Photographer: Patrick Demarchelier

“We moved around a lot when I was a child,” says fashion designer Bella Freud—great-granddaughter of Sigmund and daughter of artist Lucian—whose free-spirited mother transplanted Bella and her sister Esther to Morocco for a time when they were young. There she learned Arabic, so “I could understand what people were saying about us,” she explains. Her parents split up when she was two, “so I virtually have no memory of them being together,” Freud says. “I often think [my son] Jimmy’s so lucky to have a mother and a father because it’s so relaxing not to have to provide everything yourself.” Though she didn’t see much of her dad as a kid, the two forged a lasting bond the day he bought Bella her first vodka and lime at London’s Colony Room—when she was 14. “I thought, God, this is incredible—suddenly I could join in his world.” She quickly became a frequent model of his, soaking up her father’s stories while he painted. “It was as if everything stopped when I went through that door, because it was cozy and special and nothing else mattered.” Though Sigmund rarely comes up in conversation, says Freud, 10-year-old Jimmy takes his famous relatives in stride. So much so that during the past four years, as his father, James Fox (author of White Mischief), helped family friend Keith Richards pen his memoirs, “Jimmy kept asking us, ‘Is Keith my uncle?’”

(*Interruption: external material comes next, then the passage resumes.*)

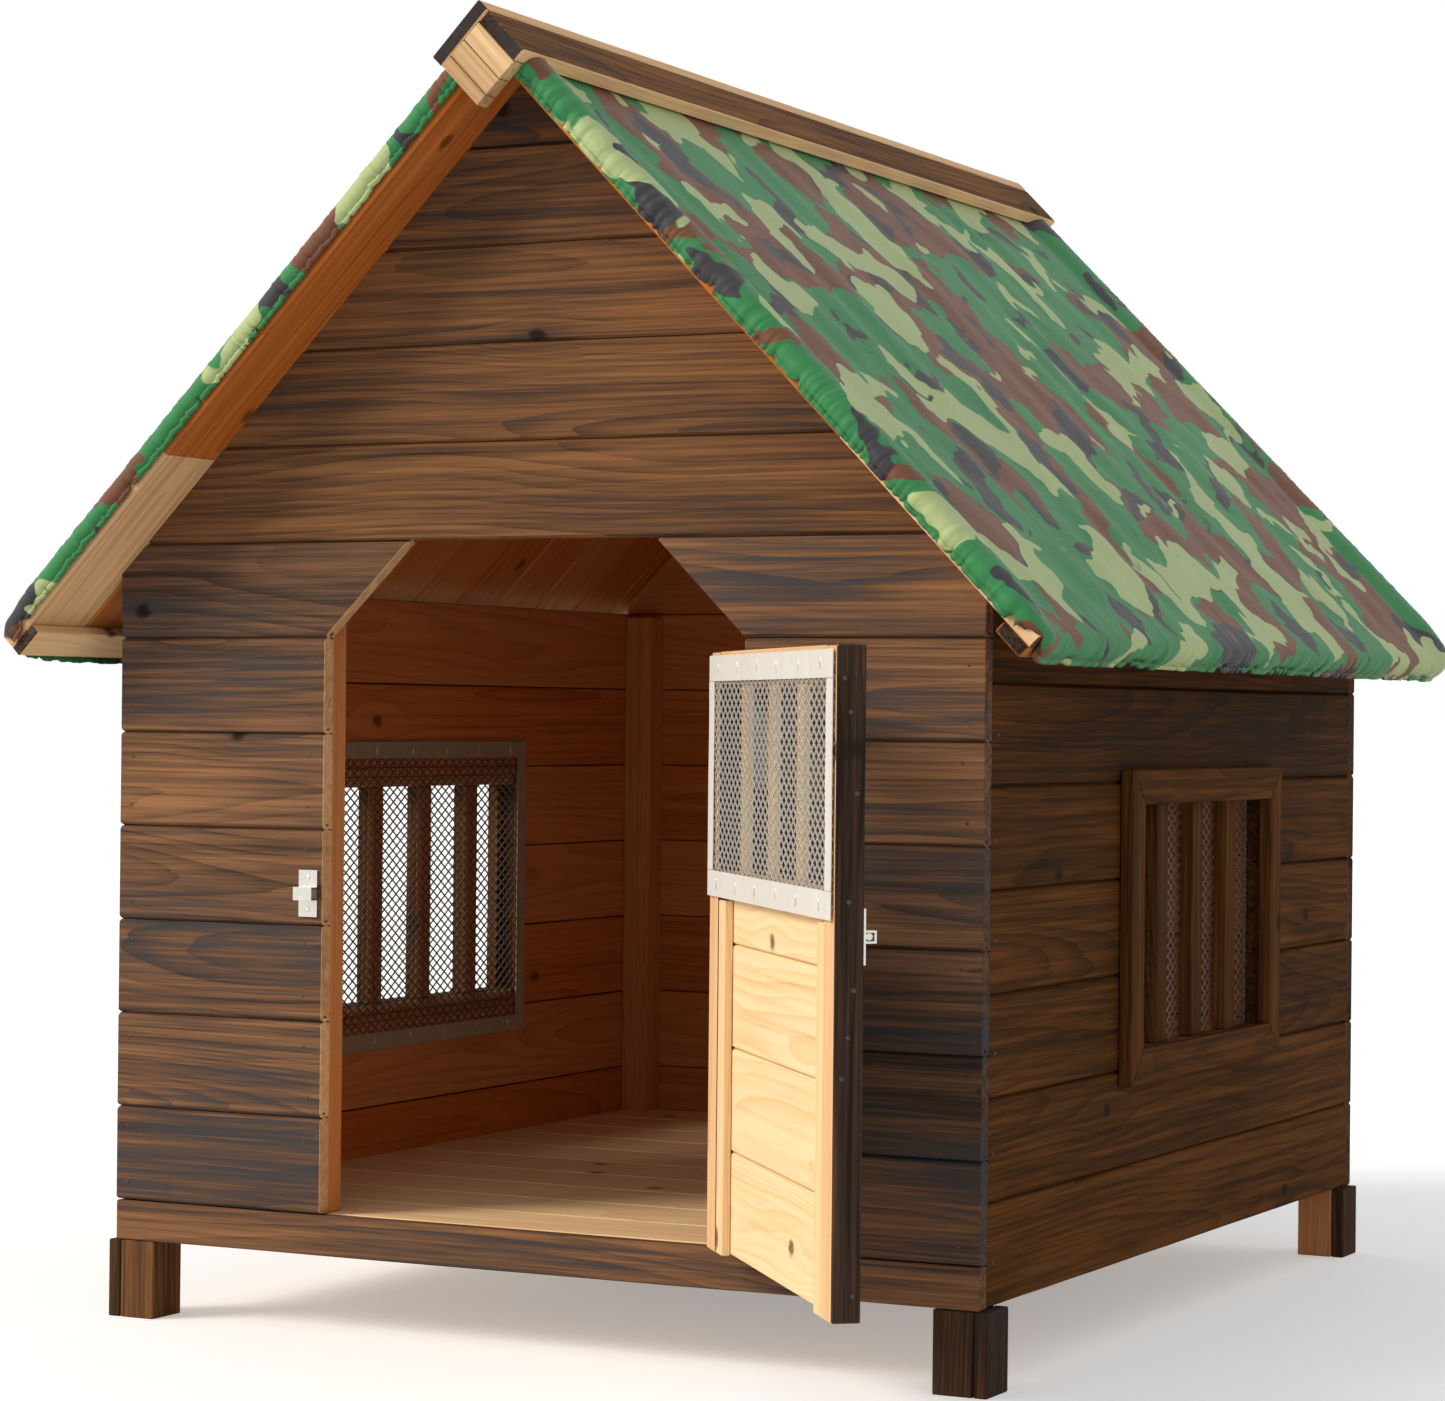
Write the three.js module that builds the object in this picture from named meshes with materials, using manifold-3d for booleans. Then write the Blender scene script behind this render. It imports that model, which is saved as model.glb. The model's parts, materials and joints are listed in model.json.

Photographer: Patrick Demarchelier

“I had just come back to L.A. from New York,” says Cholodenko, the director and cowriter of The Kids Are All Right. “And I wanted to have a kid. I fell in love with Wendy, and we knew we were both pushing 40 and the clock was ticking. We debated about whether to use a sperm bank or hit up a friend. In the end, my mom said, ‘It’s better to use a sperm donor.’” That dilemma helped inspire The Kids Are All Right, which is about a lesbian couple, their two teenage children, and what happens when the sperm donor becomes a part of their lives. Both Cholodenko and her partner, musician Wendy Melvoin, tried to get pregnant at the same time. “I got pregnant first, and Wendy decided that one kid was the way to go,” Cholodenko explains, “although she did bring home a baby bulldog when our son, Calder, was born. We almost divorced over the bulldog.”